- The exercise
Copy out precisely the lines beginning at the line that contains "Write part 2 of the OpenSCAD" and ending at the line that contains "reach * math.sin(turn)) *", including both.

- Provided data

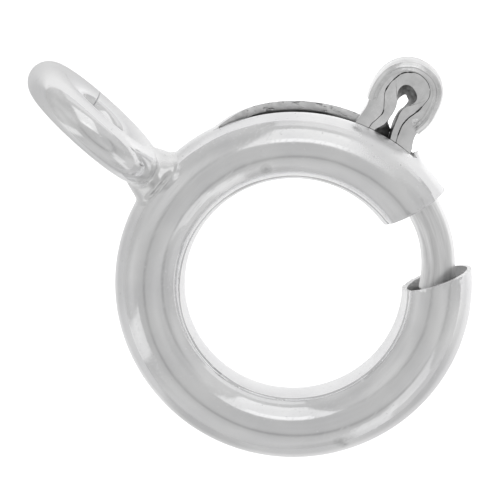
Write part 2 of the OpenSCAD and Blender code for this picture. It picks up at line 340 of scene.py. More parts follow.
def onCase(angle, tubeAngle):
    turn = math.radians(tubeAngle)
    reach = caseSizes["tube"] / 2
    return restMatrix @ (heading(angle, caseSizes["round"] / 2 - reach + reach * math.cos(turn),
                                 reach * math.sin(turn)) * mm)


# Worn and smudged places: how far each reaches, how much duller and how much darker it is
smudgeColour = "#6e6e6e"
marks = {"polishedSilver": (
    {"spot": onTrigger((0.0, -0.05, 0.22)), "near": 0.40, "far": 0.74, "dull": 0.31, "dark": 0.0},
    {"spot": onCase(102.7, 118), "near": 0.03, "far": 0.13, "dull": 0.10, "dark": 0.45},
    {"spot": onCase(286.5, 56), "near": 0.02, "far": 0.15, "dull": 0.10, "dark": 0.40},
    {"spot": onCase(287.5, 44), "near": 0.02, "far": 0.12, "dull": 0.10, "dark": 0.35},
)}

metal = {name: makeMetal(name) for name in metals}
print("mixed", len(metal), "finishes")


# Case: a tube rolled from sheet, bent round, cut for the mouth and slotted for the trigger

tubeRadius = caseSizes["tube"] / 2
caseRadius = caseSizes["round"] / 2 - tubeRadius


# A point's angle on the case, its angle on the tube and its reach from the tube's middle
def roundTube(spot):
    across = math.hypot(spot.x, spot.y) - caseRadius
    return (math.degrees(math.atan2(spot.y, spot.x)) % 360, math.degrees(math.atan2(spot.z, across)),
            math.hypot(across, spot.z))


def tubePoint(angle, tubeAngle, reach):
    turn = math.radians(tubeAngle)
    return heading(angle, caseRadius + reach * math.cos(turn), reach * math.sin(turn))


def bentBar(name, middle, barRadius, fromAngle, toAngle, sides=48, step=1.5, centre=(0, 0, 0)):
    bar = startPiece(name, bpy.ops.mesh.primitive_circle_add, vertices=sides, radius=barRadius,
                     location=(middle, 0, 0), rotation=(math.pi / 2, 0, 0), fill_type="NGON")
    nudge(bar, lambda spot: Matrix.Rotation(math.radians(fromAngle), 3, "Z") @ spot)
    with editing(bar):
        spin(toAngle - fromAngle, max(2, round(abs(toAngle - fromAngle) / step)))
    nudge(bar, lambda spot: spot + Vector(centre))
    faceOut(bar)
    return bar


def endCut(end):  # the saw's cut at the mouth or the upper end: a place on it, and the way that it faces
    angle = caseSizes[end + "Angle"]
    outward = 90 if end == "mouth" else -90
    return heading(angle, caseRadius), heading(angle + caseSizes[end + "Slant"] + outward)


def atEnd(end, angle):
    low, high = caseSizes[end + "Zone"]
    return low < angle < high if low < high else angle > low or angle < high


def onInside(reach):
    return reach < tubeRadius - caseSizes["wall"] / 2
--
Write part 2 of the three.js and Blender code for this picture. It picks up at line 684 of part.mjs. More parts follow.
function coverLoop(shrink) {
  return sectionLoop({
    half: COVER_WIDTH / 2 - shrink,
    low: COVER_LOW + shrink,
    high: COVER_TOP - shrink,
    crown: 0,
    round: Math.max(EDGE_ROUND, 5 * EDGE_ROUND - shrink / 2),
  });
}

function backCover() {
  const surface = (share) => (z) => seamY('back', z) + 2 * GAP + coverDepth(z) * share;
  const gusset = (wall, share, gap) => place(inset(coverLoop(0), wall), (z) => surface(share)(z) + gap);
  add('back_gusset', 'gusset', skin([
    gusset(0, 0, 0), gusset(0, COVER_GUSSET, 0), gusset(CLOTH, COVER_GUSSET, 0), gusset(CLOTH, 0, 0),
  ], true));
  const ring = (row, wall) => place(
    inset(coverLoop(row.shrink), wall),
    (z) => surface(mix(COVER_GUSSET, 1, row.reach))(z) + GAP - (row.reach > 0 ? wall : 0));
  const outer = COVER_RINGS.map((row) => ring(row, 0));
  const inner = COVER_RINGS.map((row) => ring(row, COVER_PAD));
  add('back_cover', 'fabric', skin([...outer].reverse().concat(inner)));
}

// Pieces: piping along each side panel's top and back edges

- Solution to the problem
Write part 2 of the OpenSCAD and Blender code for this picture. It picks up at line 340 of scene.py. More parts follow.
def onCase(angle, tubeAngle):
    turn = math.radians(tubeAngle)
    reach = caseSizes["tube"] / 2
    return restMatrix @ (heading(angle, caseSizes["round"] / 2 - reach + reach * math.cos(turn),
                                 reach * math.sin(turn)) * mm)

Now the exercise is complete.